How Trauma Affects our Brains
When traumatic events happen to us – whether it’s big traumas, like life-threatening events, or little traumas, like our friends laughing at us – our brains process these memories, moving them to long-term storage, so that we can move past them. This processing often happens during REM sleep and makes the past feel like the past.
However, trauma can overwhelm this system when huge amounts of emotionally laden information enter our brain and we struggle to process it. Instead, the information becomes stuck in our emotional brain limbic system and each time we are in similar situations, our brain triggers, sending us into panic mode, telling us something is wrong. Our brain doesn’t understand that this is a new situation, but instead believes that the same, horrible event, is occurring again in the present. For example, if I was in a car accident driving home from work on a rainy day, the next time I am driving home from work on a rainy day, my brain might trigger and I may experience the fears, sensations, and/or flashbacks from the car accident. My brain can’t distinguish the past from the present and my stress level skyrockets. In this way, trauma imprisons our brain, forcing it to repeat the past over and over.
How EMDR Can Help – Leveraging Our Brain’s Self-Healing Capability
If you observe somebody sleeping during the REM stage, you will notice that their eyes move back and forth, back and forth. Scientists believe these eye movements facilitate our brain’s memory processing, allowing us to clean up memories, including traumas.
In the mid-1980s, Francine Shapiro, an American psychologist, began to wonder whether we could use this self-healing mechanism to help trauma survivors. She began experimenting and noticed that highly distressing events could be processed successfully by thinking about the traumatic event while mimicking the eye movements associated with REM sleep. She called this technique Eye Movement Desensitization and Reprocessing Therapy (EMDR).
When therapists work with EMDR, we encourage clients to recall the traumatic memory in the safe therapeutic space and then encourage the whole brain to work together using eye movements (or other bilateral stimulation), while asking targeted questions.

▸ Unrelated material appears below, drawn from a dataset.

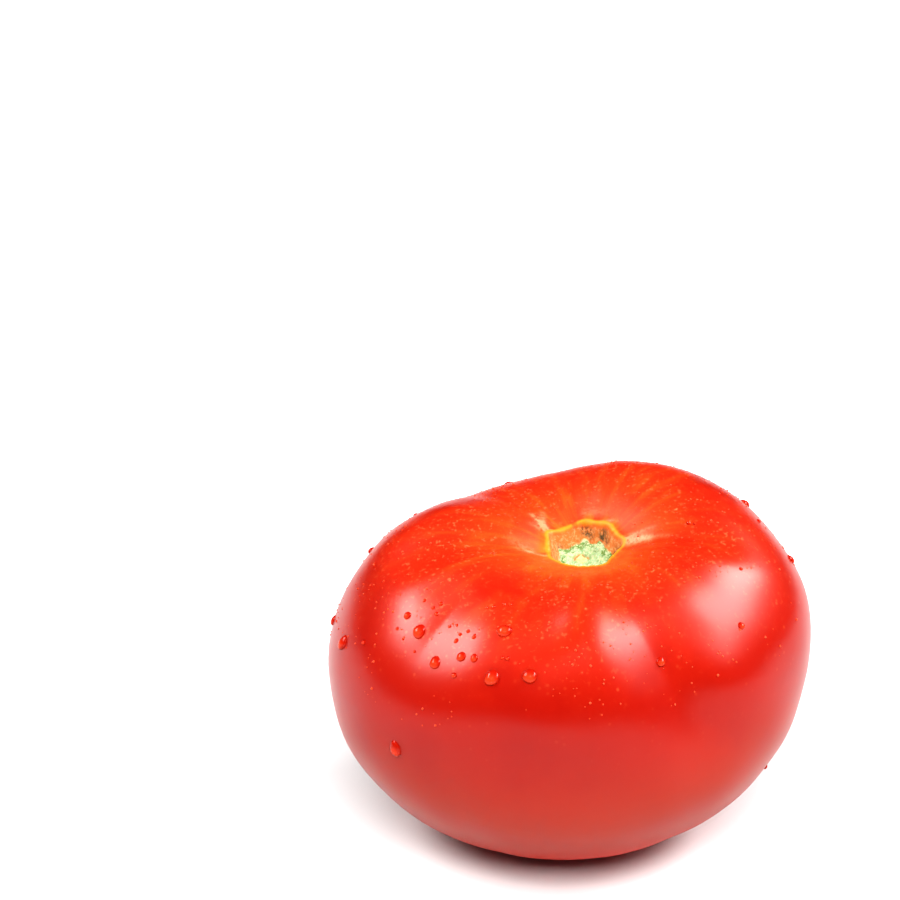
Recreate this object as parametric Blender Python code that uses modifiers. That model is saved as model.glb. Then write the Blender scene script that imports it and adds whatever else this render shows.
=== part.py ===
"""A ripe slicing tomato, picked, with its calyx gone: one solid, standing on the flat spot of its base.

The fruit is a lopsided dome over a deeper bowl. Shallow grooves between its seed chambers part the
shoulders into lobes and run up into the stem hollow, where a corky scar sits in a small pit.
Metres, +Z up. The stem's own axis leans a little towards -Y, the front, and towards -X.
Azimuths count from the front, +X being 90 degrees. Polar angles count down from the stem's axis.
"""

import math

import bmesh
import bpy
import numpy as np
from mathutils import Euler, Vector

MM = 0.001

# The dome and the bowl, which meet at the widest line.
LONG_DIAMETER = 84.9 * MM
SHORT_DIAMETER = 78.8 * MM
LONG_AXIS_AZIMUTH = math.radians(113)
DOME_HEIGHT = 31.1 * MM
BOWL_DEPTH = 33.8 * MM
FULLNESS = 2.16  # 2 is an ellipse, and more is squarer

# How far the plan is from an ellipse, and how much higher the back shoulder stands than the front one.
THREE_SIDED = 0.011
THREE_SIDED_AZIMUTH = math.radians(30)
BACK_SHOULDER_SLOPE = 0.08

# The stem hollow: a wide dish, deepest in front of the stem, and a narrow funnel round the stem.
DISH_DEPTH = 9.8 * MM
DISH_RADIUS = 18.5 * MM
DISH_FORWARD = 2.8 * MM
FUNNEL_DEPTH = 2.7 * MM
FUNNEL_RADIUS = 8.5 * MM

# The stem stood a little to the right of the fruit's middle and forward of it. The skin round the stem
# is drawn along with it, less and less out to the shoulders.
STEM_RIGHT = 3.5 * MM
STEM_FORWARD = 1.2 * MM
STEM_DRAW_RADIUS = 30 * MM

# The scar that the stem left: a pit with a low lip of skin round it. Its edge is a circle, drawn out to
# a corner where each sepal tore off. Each corner has its azimuth and its reach.
SCAR_RADIUS = 6.1 * MM
SCAR_DEPTH = 1.5 * MM
SCAR_WALL = 1.8 * MM
SCAR_CORNER_WIDTH = math.radians(13)
SCAR_CORNERS = (
    (math.radians(-119), 0.8 * MM),
    (math.radians(180), 0.5 * MM),
    (math.radians(139), 0.4 * MM),
    (math.radians(88), 0.9 * MM),
    (math.radians(27), 1.4 * MM),
    (math.radians(-55), 0.7 * MM),
)
LIP_HEIGHT = 0.35 * MM
LIP_WIDTH = 1.0 * MM

# The grooves between the seed chambers. Each has its azimuth, its half width, the polar angle of its
# middle and its reach along the meridian, in degrees; its depth, or how far it swells out if below zero;
# how round its bottom is, 1 for a crease and 2 for a hollow; and its turn in azimuth per degree down.
GROOVES = (
    (-75, 12, 36, 20, 1.8 * MM, 2, 0),
    (-39, 14, 57, 20, 1.4 * MM, 1.85, -0.1),
    (-53, 8, 50, 10, 0.4 * MM, 2.4, -0.3),
    (-21, 14, 38, 17, 1.4 * MM, 2.3, 0.6),
    (3, 10, 51, 14, -1.1 * MM, 2, 0),
    (28, 14, 73, 24, 3.4 * MM, 1.75, 0.3),
    (47, 21, 62, 18, 1.9 * MM, 2.4, 0.3),
    (79, 11, 36, 18, 1.8 * MM, 2, 0),
    (80, 20, 79, 20, -1.3 * MM, 2, 0),
    (-169, 26, 40, 24, 2.2 * MM, 2, 0),
    (-136, 22, 40, 24, 1.8 * MM, 2, 0),
)

# The blossom end: a shallow dimple at the foot of the axis.
BLOSSOM_DEPTH = 0.5 * MM
BLOSSOM_RADIUS = 3.5 * MM

# How the fruit stands: the lean of its axis, and how much of the base the flat spot takes off.
LEAN_FORWARD = math.radians(2)
LEAN_LEFT = math.radians(3.5)
FLAT_SPOT_DEPTH = 0.8 * MM

# The hollow, the blossom end and the stem's draw fade out towards the widest line, over this cosine.
EQUATOR_FADE = 0.3

# The cage: the meridians and rings of the sphere it starts as, and how far they crowd to the scar.
MERIDIANS = 48
RINGS = 24
RING_CROWDING = 0.7
SMOOTHING_LEVELS = 1

SKIN_COLOUR = (0.80, 0.045, 0.012, 1.0)
SKIN_ROUGHNESS = 0.28


def clear_scene():
    for old in list(bpy.data.objects):
        bpy.data.objects.remove(old)


def bump(distance, radius):
    """A round hump, 1 high in its middle and falling off over the radius."""
    return np.exp(-((distance / radius) ** 2))


def smooth_step(value):
    """0 below 0 and 1 above 1, with no kink between."""
    value = np.clip(value, 0, 1)
    return value * value * (3 - 2 * value)


def turn_between(azimuth, other):
    """The angle from one azimuth to another, from minus half a turn to half a turn."""
    return (azimuth - other + math.pi) % (2 * math.pi) - math.pi


def plan_radius(azimuth):
    """The radius of the widest line: an ellipse with three faint sides."""
    along = np.cos(azimuth - LONG_AXIS_AZIMUTH) / (LONG_DIAMETER / 2)
    across = np.sin(azimuth - LONG_AXIS_AZIMUTH) / (SHORT_DIAMETER / 2)
    ellipse = 1 / np.hypot(along, across)
    return ellipse * (1 + THREE_SIDED * np.cos(3 * (azimuth - THREE_SIDED_AZIMUTH)))


def groove_depth(azimuth, polar):
    """How deep the grooves are cut into the body there, each one fading along its meridian."""
    depth = np.zeros_like(azimuth)
    for meridian, half_width, middle, reach, deepest, roundness, turn in GROOVES:
        down = np.degrees(polar) - middle
        aside = np.abs(turn_between(azimuth, np.radians(meridian + turn * down)))
        across = np.exp(-((np.degrees(aside) / half_width) ** roundness))
        depth += deepest * across * bump(down, reach)
    return depth


def scar_edge_radius(azimuth):
    """The scar's edge: a circle with a hump at each corner."""
    radius = np.full_like(azimuth, SCAR_RADIUS)
    for corner, reach in SCAR_CORNERS:
        radius += reach * bump(turn_between(azimuth, corner), SCAR_CORNER_WIDTH)
    return radius


def stem_hollow(radius, azimuth):
    """How far the top is pressed in at that distance and azimuth from the stem."""
    from_dish = np.hypot(radius * np.sin(azimuth), DISH_FORWARD - radius * np.cos(azimuth))
    hollow = DISH_DEPTH * bump(from_dish, DISH_RADIUS) + FUNNEL_DEPTH * bump(radius, FUNNEL_RADIUS)
    past_edge = radius - scar_edge_radius(azimuth)
    pit = SCAR_DEPTH * smooth_step(-past_edge / SCAR_WALL)
    return hollow + pit - LIP_HEIGHT * bump(past_edge, LIP_WIDTH)


def fruit_surface(azimuth, polar):
    """Points of the skin, about the centre of the widest line, the stem's axis standing upright."""
    sine, cosine = np.sin(polar), np.cos(polar)
    height = np.where(cosine > 0, DOME_HEIGHT, BOWL_DEPTH)
    reach = (sine / plan_radius(azimuth)) ** FULLNESS + (np.abs(cosine) / height) ** FULLNESS
    distance = reach ** (-1 / FULLNESS) - groove_depth(azimuth, polar)
    radius = distance * sine
    level = distance * cosine
    share_up = np.clip(level / DOME_HEIGHT, 0, 1)
    level = level - BACK_SHOULDER_SLOPE * radius * np.cos(azimuth) * share_up
    upper, lower = smooth_step(cosine / EQUATOR_FADE), smooth_step(-cosine / EQUATOR_FADE)
    top = upper * stem_hollow(radius, azimuth)
    foot = lower * BLOSSOM_DEPTH * bump(radius, BLOSSOM_RADIUS)
    drawn = upper * bump(radius, STEM_DRAW_RADIUS)
    right = radius * np.sin(azimuth) + STEM_RIGHT * drawn
    forward = radius * np.cos(azimuth) + STEM_FORWARD * drawn
    return np.stack([right, -forward, level - top + foot], axis=-1)


def crowded(polar):
    """Moves the sphere's evenly spaced rings up towards the scar, and leaves both poles in place."""
    return polar - RING_CROWDING * np.sin(polar) * bump(polar, math.pi / 2)


def make_fruit(parts):
    """The fruit: a coarse cage, made from a sphere that fruit_surface moulds, and then smoothed."""
    mesh = bpy.data.meshes.new("tomato")
    sphere = bmesh.new()
    bmesh.ops.create_uvsphere(sphere, u_segments=MERIDIANS, v_segments=RINGS, radius=1.0)
    sphere.to_mesh(mesh)
    sphere.free()

    directions = np.empty(len(mesh.vertices) * 3)
    mesh.vertices.foreach_get("co", directions)
    x, y, z = directions.reshape(-1, 3).T
    polar = crowded(np.arccos(np.clip(z, -1, 1)))
    skin = fruit_surface(np.arctan2(x, -y), polar)
    mesh.vertices.foreach_set("co", skin.ravel())
    mesh.update()
    mesh.shade_smooth()

    fruit = bpy.data.objects.new("tomato", mesh)
    parts.objects.link(fruit)
    fruit.data.materials.append(skin_material())
    smooth = fruit.modifiers.new("smooth", "SUBSURF")
    smooth.levels = SMOOTHING_LEVELS
    smooth.render_levels = SMOOTHING_LEVELS
    return fruit


def stand_up(fruit):
    """Leans the fruit and sets it down, so that the floor takes the flat spot off its lowest lobe."""
    lean = Euler((LEAN_FORWARD, -LEAN_LEFT, 0)).to_matrix()
    corners = [lean @ vertex.co for vertex in fruit.data.vertices]
    low = Vector(min(corner[axis] for corner in corners) for axis in range(3))
    high = Vector(max(corner[axis] for corner in corners) for axis in range(3))
    middle = (low + high) / 2
    fruit.rotation_euler = lean.to_euler()
    fruit.location = (-middle.x, -middle.y, -low.z - FLAT_SPOT_DEPTH)


def cut_flat_spot(fruit, cutters):
    """Takes off what would reach below the floor."""
    side = 2 * LONG_DIAMETER
    cube = bmesh.new()
    bmesh.ops.create_cube(cube, size=side)
    mesh = bpy.data.meshes.new("floor_cutter")
    cube.to_mesh(mesh)
    cube.free()
    cutter = bpy.data.objects.new("floor_cutter", mesh)
    cutter.location = (0, 0, -side / 2)
    cutter.hide_render = True
    cutter.display_type = "WIRE"
    cutters.objects.link(cutter)
    cut = fruit.modifiers.new("flat_spot", "BOOLEAN")
    cut.operation = "DIFFERENCE"
    cut.object = cutter


def skin_material():
    material = bpy.data.materials.new("tomato_skin")
    material.use_nodes = True
    shader = material.node_tree.nodes["Principled BSDF"]
    shader.inputs["Base Color"].default_value = SKIN_COLOUR
    shader.inputs["Roughness"].default_value = SKIN_ROUGHNESS
    shader.inputs["Metallic"].default_value = 0.0
    material.diffuse_color = SKIN_COLOUR
    return material


def make_collection(name):
    collection = bpy.data.collections.new(name)
    bpy.context.scene.collection.children.link(collection)
    return collection


clear_scene()
tomato = make_fruit(make_collection("tomato"))
stand_up(tomato)
cut_flat_spot(tomato, make_collection("cutters"))
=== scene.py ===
"""A ripe slicing tomato, rinsed and still wet, on a white table among large soft lights."""

import math

import bpy
import numpy as np
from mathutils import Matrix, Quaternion, Vector


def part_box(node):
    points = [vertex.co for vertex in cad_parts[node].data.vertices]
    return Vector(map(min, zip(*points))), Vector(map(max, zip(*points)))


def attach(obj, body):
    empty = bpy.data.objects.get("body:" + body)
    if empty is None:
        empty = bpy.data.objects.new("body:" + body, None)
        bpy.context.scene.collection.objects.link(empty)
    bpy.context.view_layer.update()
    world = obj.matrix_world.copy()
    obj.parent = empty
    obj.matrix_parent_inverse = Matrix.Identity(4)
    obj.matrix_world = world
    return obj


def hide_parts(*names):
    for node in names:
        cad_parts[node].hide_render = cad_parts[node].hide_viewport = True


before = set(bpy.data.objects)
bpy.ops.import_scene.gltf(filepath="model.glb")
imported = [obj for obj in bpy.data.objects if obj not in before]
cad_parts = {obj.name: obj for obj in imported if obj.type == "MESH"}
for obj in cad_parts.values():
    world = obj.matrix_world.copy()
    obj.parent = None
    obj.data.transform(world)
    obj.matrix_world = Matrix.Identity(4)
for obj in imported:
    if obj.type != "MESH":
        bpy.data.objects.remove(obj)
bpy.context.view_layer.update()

# ------------------------------------------------------------------ The fruit
# It grew as one piece: flesh swollen into lobes over its seed chambers, under a thin waxy skin that
# closes in a corky scar where the stem broke off, and in a corky speck at the blossom end.

# Lengths are in millimetres. Azimuths count from the front, with +X at 90 degrees, and polar angles
# count down from the stem. The shape is the CAD solid's own, with finer relief.
MM = 0.001
LONG_DIAMETER, SHORT_DIAMETER, LONG_AXIS_AZIMUTH = 84.1, 78.0, 113
DOME_HEIGHT, BOWL_DEPTH, FULLNESS = 30.9, 33.6, 2.16
THREE_SIDED, THREE_SIDED_AZIMUTH = 0.011, 30
BACK_SHOULDER_SLOPE = 0.08
DISH_DEPTH, DISH_RADIUS, DISH_FORWARD = 9.8, 18.5, 2.8
FUNNEL_DEPTH, FUNNEL_RADIUS = 2.7, 8.5
STEM_RIGHT, STEM_FORWARD, STEM_DRAW_RADIUS = 3.5, 1.2, 30
LEAN_FORWARD, LEAN_LEFT, FLAT_SPOT_DEPTH = 2, 3.5, 0.8
BLOSSOM_DEPTH, BLOSSOM_RADIUS, BLOSSOM_TIP_HEIGHT, BLOSSOM_TIP_RADIUS = 0.5, 3.5, 0.3, 0.7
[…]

This process connects the emotional brain that struggles to distinguish the past from the present with the logical brain that knows the past is in the past.

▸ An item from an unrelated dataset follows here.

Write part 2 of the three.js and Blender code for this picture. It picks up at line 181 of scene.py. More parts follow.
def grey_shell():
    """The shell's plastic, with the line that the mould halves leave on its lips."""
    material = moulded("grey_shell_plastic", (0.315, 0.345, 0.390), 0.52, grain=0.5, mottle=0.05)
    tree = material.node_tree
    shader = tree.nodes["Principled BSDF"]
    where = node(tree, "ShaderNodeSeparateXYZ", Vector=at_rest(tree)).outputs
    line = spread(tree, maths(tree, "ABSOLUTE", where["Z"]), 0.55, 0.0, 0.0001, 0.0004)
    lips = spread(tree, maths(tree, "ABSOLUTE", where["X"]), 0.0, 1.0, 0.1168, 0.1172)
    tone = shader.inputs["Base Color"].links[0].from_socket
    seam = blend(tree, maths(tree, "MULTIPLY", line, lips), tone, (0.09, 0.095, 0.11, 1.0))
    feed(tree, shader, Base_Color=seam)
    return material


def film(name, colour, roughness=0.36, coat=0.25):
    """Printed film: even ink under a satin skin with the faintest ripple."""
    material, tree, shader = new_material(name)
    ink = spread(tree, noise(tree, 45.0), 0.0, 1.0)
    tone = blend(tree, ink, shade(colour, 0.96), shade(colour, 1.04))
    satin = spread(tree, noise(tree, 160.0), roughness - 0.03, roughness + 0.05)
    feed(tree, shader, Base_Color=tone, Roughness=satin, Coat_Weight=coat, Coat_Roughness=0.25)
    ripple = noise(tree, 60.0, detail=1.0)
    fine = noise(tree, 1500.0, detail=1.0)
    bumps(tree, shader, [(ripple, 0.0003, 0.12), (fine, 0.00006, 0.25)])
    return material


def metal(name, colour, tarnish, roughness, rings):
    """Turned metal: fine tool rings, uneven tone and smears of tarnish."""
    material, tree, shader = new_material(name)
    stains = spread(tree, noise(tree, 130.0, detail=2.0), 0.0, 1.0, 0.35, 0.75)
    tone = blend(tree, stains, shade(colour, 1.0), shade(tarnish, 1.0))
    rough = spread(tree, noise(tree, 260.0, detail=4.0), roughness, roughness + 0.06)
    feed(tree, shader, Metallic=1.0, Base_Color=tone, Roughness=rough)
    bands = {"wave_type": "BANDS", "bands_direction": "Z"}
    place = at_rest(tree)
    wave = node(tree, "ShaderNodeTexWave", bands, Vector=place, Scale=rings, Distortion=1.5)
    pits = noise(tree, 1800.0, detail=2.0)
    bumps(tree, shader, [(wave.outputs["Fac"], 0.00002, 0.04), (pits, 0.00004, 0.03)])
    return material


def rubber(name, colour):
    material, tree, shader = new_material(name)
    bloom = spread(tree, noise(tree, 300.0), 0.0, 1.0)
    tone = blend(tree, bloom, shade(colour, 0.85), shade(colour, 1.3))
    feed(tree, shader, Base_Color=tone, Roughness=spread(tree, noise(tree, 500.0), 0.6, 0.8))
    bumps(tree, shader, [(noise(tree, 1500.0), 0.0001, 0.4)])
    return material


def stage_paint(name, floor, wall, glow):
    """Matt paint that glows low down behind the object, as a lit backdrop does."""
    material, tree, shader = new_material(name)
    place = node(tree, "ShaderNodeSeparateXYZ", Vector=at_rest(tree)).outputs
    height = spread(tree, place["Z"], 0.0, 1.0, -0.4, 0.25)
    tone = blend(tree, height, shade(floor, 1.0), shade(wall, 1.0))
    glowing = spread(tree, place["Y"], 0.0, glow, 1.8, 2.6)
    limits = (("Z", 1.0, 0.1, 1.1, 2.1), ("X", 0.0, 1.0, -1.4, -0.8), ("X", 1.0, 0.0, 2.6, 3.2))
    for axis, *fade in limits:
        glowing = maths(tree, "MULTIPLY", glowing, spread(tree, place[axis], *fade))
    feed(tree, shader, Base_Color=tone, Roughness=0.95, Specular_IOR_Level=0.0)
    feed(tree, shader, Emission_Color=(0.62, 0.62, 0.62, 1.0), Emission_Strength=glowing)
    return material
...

Trauma and EMDR – A Case Study
Let me give you a strange example to show you how this fits together. Long-ago, one of my clients was really traumatized and was diagnosed with PTSD, depression, anxiety, and borderline personality disorder. Anytime she saw the colour purple, she experienced such high anxiety it made her feel sick. She knew this was strange and that the colour purple wasn’t dangerous, but she couldn’t stop her nervousness and her body’s reaction – rapid heart rate, sweaty palms, and so forth. When we started EMDR, she began to remember being abused as a six or seven year old girl. And guess what? She remembered that the abusers room was purple. Her brain’s reaction began to make sense. Every time she saw the colour purple, her brain took her back to that abuser’s room and she was that scared, terrorized six or seven year old little girl again. Her emotional brain didn’t know 30+ years had passed since the memory remained unprocessed. Her brain was sending her messages, telling her she was unsafe. With EMDR, she successfully processed these memories, calming her emotional brain and connecting it to her logical brain, so that the colour purple no longer felt unsafe for her.
A Hopeful Message
I have practiced EMDR for well over a decade and have worked with people who have experienced all kinds of trauma – from childhood abuse and/or neglect, to domestic violence, to first responders, like police officers. Many of these clients had tried other kinds of talk therapies and did not heal. They began blaming themselves, thinking, “I’m not good enough. I learned all these techniques and tools, but I can’t use them in my life.” But talk therapies tend to target the prefrontal cortex (logical brain), rather than our limbic systems (emotional brain), where neuroscience shows that traumatic memories are stored.
It is not your fault and you do not need to suffer. EMDR is a brain-based, scientific technique that targets the limbic system (our emotional brain) and can help you process your trauma easily and efficiently. Once your memories are processed and your emotional and logical brains work together, symptoms will remit and you can learn and use new tools from other therapies successfully. But first, we need to clean up the emotional mess that trauma stored in your brain.
So, feel hopeful. No matter what kind of trauma you’ve experienced, trauma does not need to be your prison.